From time to time, even a Salesforce admin needs a vacation. But for many of you, you are the only admin at your company. So how can you take time away during business hours, and still give you users the support that they need to do their jobs? In this post, I’m going to share some of my tips for a successful admin vacation.
It may seem obvious, but the first thing I do is to communicate that I will be away. By informing those I work with regularly that I will be out of the office, the hope is that they manage expectations and let me know of any urgent issues before I leave. I also provide clear information in my Out-of-Office alert on when I will be back, and what sort of access to email I will have while I am away. Finally, I include a link in my Out-of-Office to submitting an internal Salesforce ticket, so that requests that can be handled by others end up in the right queue.
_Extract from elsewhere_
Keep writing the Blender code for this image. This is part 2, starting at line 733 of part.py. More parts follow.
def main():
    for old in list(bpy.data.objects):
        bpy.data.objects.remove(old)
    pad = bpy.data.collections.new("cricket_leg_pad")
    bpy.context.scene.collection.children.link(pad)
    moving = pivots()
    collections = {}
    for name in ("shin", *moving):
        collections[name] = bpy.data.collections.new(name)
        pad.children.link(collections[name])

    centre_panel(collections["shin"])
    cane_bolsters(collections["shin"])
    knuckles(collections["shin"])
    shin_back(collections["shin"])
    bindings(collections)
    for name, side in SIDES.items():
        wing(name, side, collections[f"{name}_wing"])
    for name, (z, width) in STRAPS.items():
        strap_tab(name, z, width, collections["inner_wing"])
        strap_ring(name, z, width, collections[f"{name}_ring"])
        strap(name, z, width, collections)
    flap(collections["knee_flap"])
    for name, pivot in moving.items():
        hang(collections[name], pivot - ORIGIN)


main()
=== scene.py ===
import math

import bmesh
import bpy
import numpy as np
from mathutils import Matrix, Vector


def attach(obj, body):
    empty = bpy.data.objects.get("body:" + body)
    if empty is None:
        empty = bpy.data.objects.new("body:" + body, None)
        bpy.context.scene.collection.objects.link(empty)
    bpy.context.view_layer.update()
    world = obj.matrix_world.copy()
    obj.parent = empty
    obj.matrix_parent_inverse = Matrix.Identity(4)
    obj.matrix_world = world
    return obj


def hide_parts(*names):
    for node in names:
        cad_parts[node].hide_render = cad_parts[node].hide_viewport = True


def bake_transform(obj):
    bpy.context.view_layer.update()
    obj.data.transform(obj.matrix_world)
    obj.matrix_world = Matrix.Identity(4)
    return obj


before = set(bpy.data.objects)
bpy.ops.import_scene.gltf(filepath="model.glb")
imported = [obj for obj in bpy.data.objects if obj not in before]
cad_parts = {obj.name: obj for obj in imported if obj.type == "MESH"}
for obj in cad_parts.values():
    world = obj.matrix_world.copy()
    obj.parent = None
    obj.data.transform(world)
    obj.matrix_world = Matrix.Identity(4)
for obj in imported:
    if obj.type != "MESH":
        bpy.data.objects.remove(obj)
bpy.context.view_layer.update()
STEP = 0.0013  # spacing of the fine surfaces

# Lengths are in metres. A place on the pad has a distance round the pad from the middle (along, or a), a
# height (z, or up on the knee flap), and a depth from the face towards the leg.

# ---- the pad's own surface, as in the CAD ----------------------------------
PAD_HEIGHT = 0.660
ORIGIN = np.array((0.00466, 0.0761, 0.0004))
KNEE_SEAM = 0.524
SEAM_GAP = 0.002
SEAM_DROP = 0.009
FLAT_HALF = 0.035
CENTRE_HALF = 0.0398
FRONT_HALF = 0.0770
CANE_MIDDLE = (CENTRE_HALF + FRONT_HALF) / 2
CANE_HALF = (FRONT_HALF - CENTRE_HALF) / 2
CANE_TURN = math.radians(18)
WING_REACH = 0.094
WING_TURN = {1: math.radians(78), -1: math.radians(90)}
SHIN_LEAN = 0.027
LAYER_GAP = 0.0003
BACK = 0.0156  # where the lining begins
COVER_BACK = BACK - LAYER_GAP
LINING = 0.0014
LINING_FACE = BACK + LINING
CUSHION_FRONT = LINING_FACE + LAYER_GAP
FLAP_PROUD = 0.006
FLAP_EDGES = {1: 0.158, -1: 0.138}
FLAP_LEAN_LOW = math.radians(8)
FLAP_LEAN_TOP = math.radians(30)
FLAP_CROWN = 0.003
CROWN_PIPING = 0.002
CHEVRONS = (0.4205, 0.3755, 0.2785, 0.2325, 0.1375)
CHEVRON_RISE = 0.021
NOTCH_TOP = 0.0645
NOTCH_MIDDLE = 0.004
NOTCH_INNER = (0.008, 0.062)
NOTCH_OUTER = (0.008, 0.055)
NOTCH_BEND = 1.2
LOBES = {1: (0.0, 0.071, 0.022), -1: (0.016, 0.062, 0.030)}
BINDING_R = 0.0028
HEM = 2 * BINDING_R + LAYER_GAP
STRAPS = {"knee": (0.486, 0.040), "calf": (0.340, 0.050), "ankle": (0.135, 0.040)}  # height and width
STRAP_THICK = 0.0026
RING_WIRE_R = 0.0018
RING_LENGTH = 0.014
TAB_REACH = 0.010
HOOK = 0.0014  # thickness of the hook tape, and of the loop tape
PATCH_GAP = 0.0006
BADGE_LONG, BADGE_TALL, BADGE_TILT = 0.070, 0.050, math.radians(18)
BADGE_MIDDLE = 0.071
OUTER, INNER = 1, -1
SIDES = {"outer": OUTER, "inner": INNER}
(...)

But sometimes that’s not enough. As an admin, you need to make sure that you have the right tools to help you when you’re away. One of my all-time favorite admin tools is SMAC. This app can help you do things from a speedy password reset or deactivating a user, to running reports on your database. Sure, it’s not as good as being in front for your screen, but if one of your end users has a need for something quick, this is a great way to do it on the go. (A must-have during Dreamforce as well.)
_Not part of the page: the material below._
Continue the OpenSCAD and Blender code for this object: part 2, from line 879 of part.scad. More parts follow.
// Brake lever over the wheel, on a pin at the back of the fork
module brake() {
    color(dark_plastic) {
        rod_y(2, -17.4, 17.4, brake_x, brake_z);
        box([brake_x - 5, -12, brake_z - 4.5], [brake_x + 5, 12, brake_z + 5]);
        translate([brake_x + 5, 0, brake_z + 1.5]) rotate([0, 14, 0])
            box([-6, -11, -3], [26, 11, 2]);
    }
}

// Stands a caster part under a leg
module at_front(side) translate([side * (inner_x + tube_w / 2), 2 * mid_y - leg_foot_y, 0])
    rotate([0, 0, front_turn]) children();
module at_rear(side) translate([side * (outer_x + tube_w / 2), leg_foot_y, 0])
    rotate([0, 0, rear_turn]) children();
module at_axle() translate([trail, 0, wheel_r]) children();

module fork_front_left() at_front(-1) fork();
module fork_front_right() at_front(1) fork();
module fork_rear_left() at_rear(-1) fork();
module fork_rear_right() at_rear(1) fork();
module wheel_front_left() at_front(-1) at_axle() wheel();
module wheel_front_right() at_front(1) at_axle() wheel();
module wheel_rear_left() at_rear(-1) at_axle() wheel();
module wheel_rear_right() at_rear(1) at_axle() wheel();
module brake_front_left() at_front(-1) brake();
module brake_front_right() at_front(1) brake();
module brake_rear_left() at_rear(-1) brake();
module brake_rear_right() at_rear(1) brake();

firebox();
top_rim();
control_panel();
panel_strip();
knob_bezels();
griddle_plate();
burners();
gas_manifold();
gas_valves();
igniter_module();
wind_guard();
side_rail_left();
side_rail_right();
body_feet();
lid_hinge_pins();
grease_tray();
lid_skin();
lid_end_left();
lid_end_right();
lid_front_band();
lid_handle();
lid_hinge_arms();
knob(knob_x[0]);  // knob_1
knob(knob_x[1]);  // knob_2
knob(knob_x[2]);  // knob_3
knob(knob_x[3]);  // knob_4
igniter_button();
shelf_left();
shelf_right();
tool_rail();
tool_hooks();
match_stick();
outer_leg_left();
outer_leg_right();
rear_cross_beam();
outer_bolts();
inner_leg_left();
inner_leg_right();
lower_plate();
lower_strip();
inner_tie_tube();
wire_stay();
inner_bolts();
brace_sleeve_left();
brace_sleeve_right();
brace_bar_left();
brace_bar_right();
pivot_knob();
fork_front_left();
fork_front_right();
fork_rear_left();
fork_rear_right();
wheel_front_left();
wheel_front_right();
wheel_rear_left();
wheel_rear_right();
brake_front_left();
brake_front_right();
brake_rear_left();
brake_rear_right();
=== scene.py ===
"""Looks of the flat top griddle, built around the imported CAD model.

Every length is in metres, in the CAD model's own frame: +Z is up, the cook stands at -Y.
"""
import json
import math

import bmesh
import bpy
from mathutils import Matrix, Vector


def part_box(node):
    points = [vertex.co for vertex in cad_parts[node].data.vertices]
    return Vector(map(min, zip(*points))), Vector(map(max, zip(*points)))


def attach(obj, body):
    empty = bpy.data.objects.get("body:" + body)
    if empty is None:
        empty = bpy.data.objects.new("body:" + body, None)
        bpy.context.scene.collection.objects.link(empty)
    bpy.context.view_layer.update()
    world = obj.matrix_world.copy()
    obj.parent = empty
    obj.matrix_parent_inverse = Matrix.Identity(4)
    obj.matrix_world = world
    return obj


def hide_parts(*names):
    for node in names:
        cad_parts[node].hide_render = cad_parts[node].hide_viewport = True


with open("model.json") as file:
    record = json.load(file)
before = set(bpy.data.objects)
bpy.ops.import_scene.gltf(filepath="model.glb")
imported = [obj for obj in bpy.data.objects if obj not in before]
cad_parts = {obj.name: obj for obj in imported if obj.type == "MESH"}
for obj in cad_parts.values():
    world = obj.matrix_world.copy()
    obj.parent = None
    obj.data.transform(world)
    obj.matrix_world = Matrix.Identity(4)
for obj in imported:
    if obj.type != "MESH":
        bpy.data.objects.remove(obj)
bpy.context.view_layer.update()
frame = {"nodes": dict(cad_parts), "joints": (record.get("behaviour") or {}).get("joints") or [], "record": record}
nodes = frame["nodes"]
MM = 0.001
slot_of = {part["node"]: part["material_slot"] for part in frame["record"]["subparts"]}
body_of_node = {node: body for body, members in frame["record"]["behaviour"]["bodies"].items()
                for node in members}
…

Once you’ve communicated to your users and armed yourself with tools, the final step is to plan your return. While I try to have work buttoned up before I leave, you also have to remember that the longer you are gone, the more that will be waiting for you when you get back. Don’t over commit to having work done too soon after you get back, and know that your inbox may fill up with higher priority requests when you are back. Set expectations with your end users, and only commit to realistic deadlines. This will help to carry the relaxation from your time away back to the office.
Are you a solo admin? What tricks do you use to support your end users while you’re gone?